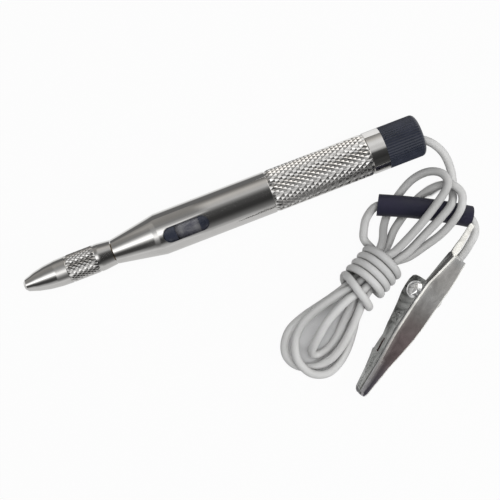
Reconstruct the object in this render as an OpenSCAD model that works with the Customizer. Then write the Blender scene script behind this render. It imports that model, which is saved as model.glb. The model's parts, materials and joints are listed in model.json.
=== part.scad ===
++++++++++
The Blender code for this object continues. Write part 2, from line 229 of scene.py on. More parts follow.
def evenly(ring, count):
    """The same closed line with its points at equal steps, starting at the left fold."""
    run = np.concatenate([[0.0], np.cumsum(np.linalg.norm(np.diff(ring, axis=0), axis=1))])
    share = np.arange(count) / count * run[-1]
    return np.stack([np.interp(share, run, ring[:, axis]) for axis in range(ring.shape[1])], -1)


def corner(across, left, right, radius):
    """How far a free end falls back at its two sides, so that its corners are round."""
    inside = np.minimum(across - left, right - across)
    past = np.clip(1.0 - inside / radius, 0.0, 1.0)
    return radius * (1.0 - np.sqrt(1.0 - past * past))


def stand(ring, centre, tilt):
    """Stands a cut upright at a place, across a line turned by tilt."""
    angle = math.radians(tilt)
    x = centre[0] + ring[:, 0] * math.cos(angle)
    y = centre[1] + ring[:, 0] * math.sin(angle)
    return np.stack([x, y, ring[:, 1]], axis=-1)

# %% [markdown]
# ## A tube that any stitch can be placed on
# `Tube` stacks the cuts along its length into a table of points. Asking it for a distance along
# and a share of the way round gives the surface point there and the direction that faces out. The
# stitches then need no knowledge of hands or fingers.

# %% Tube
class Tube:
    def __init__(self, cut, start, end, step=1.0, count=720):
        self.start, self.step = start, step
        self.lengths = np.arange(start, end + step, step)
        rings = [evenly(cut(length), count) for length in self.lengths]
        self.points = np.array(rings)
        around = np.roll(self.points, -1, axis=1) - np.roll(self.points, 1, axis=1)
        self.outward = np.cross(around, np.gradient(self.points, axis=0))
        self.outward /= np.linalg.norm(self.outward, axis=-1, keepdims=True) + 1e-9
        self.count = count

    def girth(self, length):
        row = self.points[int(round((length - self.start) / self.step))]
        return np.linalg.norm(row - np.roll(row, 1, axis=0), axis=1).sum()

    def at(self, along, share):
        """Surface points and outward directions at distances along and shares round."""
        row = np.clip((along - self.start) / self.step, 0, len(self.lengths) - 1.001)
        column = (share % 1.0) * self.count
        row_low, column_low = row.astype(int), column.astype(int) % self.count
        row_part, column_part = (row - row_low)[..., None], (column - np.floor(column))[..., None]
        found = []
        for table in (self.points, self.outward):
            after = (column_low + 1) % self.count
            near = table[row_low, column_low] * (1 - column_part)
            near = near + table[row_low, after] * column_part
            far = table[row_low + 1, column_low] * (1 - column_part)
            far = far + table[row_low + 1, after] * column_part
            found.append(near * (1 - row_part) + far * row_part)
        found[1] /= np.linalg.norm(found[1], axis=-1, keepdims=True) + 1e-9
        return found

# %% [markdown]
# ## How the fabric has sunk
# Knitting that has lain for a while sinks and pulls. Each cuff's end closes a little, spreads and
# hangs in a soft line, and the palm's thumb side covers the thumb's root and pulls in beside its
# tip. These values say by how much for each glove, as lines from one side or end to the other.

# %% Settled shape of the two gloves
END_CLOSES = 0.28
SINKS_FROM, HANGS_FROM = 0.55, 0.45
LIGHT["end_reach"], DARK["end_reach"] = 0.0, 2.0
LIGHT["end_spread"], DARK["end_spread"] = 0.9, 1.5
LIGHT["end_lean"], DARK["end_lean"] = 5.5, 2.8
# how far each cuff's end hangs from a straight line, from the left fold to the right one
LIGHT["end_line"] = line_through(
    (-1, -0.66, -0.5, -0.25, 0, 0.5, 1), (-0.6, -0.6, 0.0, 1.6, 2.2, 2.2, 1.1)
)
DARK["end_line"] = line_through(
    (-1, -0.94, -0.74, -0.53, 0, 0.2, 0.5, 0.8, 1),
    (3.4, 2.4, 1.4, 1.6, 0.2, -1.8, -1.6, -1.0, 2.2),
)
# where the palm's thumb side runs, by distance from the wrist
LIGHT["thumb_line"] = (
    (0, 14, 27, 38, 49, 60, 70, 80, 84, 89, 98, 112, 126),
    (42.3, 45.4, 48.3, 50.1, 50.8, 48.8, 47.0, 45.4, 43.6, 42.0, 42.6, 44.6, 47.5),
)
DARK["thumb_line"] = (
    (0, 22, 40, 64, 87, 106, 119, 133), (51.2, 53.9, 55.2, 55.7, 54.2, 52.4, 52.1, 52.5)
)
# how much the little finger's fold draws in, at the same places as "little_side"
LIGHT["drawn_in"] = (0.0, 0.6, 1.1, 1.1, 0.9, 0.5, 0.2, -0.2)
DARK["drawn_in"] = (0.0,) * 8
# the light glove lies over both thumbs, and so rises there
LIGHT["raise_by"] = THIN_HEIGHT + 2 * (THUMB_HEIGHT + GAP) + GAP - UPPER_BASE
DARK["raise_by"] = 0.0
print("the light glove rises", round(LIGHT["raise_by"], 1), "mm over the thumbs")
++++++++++
■ THE EXERCISE ■
State the count of lines above containing the string "object", and add nothing to it.

■ ANSWER TO THIS EXERCISE ■
2